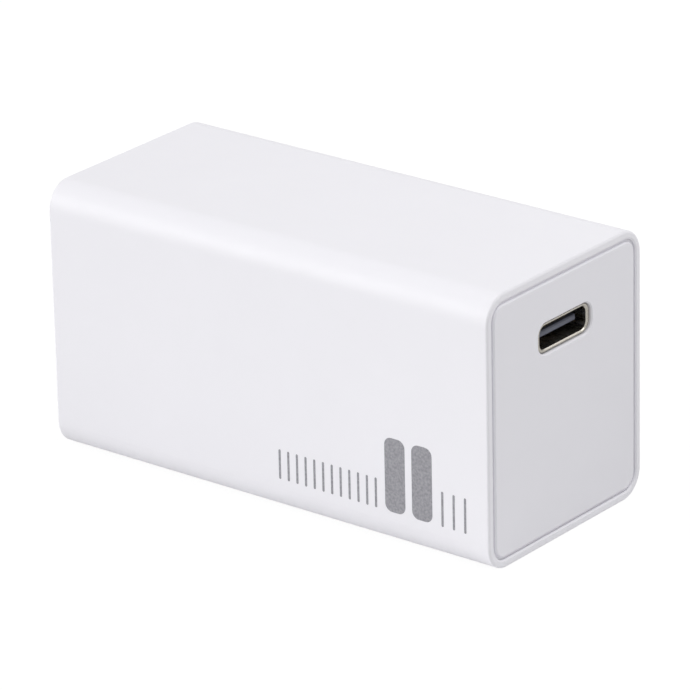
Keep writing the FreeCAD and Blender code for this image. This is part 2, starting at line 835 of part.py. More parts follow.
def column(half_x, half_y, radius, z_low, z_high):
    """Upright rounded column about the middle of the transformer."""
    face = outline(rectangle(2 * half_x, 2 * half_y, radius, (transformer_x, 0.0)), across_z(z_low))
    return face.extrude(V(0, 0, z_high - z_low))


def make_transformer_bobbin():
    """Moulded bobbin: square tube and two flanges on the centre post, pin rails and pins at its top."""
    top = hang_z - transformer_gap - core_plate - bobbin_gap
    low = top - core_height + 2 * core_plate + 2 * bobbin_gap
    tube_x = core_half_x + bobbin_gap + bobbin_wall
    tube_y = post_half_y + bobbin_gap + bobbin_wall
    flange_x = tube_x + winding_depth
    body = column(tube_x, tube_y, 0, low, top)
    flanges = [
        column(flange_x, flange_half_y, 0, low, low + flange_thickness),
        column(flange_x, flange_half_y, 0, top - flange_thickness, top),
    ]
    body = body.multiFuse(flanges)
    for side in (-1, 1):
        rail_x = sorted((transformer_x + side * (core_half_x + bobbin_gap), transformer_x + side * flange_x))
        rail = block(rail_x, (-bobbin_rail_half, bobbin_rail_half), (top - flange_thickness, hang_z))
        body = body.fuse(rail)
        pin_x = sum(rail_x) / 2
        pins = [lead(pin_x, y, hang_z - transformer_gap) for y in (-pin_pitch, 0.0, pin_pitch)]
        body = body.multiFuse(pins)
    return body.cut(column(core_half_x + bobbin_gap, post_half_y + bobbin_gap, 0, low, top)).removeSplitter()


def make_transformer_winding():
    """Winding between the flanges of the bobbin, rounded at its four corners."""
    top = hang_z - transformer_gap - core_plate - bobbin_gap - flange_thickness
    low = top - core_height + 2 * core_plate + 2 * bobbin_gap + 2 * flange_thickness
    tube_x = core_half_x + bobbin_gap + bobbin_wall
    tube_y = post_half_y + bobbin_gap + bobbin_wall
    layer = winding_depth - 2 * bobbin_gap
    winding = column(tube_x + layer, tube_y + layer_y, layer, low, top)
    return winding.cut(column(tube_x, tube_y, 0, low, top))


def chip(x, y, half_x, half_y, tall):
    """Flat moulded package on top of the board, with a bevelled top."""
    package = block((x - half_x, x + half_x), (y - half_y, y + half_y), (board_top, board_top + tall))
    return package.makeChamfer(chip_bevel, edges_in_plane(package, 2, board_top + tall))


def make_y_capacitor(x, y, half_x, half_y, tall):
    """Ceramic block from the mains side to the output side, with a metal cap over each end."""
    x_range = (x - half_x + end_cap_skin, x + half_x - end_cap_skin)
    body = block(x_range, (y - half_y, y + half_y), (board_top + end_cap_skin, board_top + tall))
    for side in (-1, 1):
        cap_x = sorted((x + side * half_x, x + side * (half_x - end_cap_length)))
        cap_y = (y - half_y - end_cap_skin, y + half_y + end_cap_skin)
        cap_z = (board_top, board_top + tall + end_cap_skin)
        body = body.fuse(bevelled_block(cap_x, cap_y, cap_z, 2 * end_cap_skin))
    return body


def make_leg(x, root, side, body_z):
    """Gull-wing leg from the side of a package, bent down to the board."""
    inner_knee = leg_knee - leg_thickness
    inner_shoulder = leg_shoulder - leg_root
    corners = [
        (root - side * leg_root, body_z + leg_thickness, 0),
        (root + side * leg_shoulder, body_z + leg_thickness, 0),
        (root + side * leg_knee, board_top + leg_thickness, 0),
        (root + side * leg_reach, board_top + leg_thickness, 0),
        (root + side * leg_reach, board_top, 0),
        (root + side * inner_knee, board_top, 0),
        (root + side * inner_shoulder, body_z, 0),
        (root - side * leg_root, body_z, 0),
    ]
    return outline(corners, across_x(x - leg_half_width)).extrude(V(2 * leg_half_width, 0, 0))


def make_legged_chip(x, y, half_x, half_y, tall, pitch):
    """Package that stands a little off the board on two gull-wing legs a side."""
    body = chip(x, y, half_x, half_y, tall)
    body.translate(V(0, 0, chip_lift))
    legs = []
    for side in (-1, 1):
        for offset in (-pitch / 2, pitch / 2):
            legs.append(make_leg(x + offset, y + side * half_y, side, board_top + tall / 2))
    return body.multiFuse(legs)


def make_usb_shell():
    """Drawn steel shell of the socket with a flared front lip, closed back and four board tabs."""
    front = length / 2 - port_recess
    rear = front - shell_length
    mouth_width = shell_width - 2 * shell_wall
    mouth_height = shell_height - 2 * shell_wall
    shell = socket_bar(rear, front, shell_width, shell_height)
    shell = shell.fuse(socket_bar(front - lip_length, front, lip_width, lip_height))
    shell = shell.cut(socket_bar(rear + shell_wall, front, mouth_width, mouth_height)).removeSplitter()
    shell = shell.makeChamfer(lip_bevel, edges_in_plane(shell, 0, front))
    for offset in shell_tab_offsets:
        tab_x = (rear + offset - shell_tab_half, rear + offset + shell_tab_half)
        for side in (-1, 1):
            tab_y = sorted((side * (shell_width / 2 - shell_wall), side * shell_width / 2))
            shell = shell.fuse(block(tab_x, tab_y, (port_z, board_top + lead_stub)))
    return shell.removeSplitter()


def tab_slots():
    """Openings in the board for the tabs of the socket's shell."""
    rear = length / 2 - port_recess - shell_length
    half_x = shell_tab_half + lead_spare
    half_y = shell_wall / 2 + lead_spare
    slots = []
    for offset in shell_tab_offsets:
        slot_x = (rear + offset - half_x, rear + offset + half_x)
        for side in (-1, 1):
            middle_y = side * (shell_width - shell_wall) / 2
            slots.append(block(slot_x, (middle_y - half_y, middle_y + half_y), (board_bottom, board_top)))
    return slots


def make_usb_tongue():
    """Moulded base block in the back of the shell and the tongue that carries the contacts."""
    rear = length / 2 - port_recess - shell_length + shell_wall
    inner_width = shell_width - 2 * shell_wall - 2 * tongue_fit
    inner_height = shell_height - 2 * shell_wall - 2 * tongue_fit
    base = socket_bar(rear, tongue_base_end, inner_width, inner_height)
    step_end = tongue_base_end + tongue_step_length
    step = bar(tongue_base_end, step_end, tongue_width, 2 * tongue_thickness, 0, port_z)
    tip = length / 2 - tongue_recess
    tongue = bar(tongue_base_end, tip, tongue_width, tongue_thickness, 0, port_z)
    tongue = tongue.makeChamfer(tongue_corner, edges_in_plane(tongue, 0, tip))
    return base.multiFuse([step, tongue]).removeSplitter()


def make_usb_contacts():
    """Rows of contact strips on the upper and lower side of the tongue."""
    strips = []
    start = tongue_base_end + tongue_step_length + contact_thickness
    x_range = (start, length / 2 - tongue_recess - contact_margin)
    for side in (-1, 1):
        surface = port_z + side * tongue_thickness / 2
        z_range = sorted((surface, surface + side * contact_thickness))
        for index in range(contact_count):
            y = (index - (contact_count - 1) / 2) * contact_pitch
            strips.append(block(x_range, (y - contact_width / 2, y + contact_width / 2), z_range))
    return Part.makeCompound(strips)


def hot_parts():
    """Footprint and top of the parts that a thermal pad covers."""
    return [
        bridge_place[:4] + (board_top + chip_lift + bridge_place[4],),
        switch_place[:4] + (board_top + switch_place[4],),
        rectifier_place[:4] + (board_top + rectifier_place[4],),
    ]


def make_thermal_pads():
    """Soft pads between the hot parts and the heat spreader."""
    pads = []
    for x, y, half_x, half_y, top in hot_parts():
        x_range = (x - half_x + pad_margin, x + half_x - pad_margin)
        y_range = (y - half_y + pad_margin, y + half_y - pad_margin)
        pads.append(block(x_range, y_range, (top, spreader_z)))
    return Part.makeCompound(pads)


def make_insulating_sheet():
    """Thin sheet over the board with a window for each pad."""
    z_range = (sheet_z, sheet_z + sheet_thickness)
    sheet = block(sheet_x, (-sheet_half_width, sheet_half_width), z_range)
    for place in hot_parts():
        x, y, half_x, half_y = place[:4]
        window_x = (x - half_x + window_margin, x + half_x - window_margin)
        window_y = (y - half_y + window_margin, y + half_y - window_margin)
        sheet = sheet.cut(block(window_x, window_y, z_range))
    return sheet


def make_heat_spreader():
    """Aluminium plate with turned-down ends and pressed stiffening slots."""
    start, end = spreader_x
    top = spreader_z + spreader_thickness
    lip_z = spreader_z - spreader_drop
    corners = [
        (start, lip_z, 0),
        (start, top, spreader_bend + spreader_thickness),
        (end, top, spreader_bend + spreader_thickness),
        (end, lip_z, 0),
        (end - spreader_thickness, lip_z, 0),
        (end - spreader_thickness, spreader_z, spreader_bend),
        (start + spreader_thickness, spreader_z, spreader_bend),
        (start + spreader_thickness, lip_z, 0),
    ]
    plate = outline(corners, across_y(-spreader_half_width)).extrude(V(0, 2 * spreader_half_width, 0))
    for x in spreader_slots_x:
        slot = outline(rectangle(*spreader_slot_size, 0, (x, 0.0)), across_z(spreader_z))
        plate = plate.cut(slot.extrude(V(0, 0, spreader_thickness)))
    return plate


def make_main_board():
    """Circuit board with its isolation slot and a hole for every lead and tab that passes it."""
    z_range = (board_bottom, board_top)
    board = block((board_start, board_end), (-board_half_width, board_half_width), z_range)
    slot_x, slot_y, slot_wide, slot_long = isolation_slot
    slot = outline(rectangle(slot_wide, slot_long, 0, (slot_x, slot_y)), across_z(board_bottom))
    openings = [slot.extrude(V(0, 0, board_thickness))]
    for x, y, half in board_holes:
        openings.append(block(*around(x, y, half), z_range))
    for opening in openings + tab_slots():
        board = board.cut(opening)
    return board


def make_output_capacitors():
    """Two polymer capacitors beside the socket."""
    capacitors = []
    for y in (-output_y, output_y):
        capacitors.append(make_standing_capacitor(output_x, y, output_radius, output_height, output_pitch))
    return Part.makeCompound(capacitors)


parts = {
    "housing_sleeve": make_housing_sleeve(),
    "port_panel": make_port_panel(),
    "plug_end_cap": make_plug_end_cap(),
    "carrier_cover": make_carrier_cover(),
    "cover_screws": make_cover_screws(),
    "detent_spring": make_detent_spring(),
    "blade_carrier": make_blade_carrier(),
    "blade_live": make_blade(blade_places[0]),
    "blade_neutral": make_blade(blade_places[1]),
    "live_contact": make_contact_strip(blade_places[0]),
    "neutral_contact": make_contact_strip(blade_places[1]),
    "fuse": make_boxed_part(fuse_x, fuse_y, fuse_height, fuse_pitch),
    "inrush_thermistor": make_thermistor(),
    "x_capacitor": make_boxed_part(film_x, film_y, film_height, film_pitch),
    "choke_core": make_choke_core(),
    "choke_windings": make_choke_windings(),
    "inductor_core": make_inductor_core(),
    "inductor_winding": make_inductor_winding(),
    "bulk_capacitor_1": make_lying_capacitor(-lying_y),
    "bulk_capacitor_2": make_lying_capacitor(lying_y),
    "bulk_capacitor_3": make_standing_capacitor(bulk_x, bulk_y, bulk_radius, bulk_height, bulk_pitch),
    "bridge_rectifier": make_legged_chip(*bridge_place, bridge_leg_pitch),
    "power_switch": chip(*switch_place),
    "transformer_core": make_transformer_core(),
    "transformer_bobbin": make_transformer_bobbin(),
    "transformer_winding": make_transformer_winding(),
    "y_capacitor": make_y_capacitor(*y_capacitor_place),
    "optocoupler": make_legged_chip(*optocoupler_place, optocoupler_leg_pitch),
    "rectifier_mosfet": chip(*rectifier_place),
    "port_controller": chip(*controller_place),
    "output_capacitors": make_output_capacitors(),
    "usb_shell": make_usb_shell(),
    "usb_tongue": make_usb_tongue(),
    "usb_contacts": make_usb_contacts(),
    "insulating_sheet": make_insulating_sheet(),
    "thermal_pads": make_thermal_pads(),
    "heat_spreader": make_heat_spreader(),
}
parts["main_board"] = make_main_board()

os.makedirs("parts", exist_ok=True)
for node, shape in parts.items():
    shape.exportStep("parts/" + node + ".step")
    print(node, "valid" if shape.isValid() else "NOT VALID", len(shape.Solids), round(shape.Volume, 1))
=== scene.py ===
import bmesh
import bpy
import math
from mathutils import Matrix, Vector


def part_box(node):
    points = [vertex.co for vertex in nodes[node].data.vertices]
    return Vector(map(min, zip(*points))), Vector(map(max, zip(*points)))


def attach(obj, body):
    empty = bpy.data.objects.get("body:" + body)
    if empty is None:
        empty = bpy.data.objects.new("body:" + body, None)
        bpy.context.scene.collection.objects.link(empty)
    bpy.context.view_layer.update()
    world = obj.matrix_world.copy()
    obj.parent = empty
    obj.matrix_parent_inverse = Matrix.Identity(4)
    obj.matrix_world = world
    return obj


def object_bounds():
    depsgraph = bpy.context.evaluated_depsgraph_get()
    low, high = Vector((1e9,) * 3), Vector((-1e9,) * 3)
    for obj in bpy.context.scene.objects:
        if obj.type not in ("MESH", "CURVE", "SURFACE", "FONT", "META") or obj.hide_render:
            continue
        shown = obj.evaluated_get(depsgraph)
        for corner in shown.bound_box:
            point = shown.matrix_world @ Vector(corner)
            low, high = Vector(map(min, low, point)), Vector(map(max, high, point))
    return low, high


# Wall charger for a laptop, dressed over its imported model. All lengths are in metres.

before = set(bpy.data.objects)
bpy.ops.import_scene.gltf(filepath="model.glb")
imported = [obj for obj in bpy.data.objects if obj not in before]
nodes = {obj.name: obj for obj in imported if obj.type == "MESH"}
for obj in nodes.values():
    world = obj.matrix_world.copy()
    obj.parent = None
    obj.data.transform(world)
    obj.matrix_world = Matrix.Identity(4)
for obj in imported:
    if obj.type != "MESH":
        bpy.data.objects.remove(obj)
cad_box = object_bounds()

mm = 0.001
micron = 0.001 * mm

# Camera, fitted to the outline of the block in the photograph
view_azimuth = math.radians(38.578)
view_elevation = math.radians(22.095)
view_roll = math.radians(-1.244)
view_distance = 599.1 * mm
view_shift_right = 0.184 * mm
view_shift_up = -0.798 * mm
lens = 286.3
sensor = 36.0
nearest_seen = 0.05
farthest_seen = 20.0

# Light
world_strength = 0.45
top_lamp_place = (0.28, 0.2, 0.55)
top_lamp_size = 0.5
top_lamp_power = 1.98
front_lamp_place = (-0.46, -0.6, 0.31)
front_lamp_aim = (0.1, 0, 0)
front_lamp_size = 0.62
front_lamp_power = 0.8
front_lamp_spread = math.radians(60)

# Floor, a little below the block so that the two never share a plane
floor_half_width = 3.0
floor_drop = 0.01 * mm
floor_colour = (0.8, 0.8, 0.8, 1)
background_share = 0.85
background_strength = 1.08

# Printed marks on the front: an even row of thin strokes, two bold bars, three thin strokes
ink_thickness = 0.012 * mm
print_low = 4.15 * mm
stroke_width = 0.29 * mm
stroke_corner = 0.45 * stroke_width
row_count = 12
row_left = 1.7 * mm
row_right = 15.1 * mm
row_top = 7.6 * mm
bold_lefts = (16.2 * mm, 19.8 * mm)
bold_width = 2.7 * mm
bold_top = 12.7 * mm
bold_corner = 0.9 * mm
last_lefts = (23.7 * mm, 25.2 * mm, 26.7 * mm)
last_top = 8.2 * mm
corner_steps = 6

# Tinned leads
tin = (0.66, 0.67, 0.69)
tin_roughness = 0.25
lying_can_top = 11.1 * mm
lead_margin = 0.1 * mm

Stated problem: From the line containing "for node, shape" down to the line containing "low, high = Vector((1e9,)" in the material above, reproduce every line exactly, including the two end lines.

Final answer:
for node, shape in parts.items():
    shape.exportStep("parts/" + node + ".step")
    print(node, "valid" if shape.isValid() else "NOT VALID", len(shape.Solids), round(shape.Volume, 1))
=== scene.py ===
import bmesh
import bpy
import math
from mathutils import Matrix, Vector


def part_box(node):
    points = [vertex.co for vertex in nodes[node].data.vertices]
    return Vector(map(min, zip(*points))), Vector(map(max, zip(*points)))


def attach(obj, body):
    empty = bpy.data.objects.get("body:" + body)
    if empty is None:
        empty = bpy.data.objects.new("body:" + body, None)
        bpy.context.scene.collection.objects.link(empty)
    bpy.context.view_layer.update()
    world = obj.matrix_world.copy()
    obj.parent = empty
    obj.matrix_parent_inverse = Matrix.Identity(4)
    obj.matrix_world = world
    return obj


def object_bounds():
    depsgraph = bpy.context.evaluated_depsgraph_get()
    low, high = Vector((1e9,) * 3), Vector((-1e9,) * 3)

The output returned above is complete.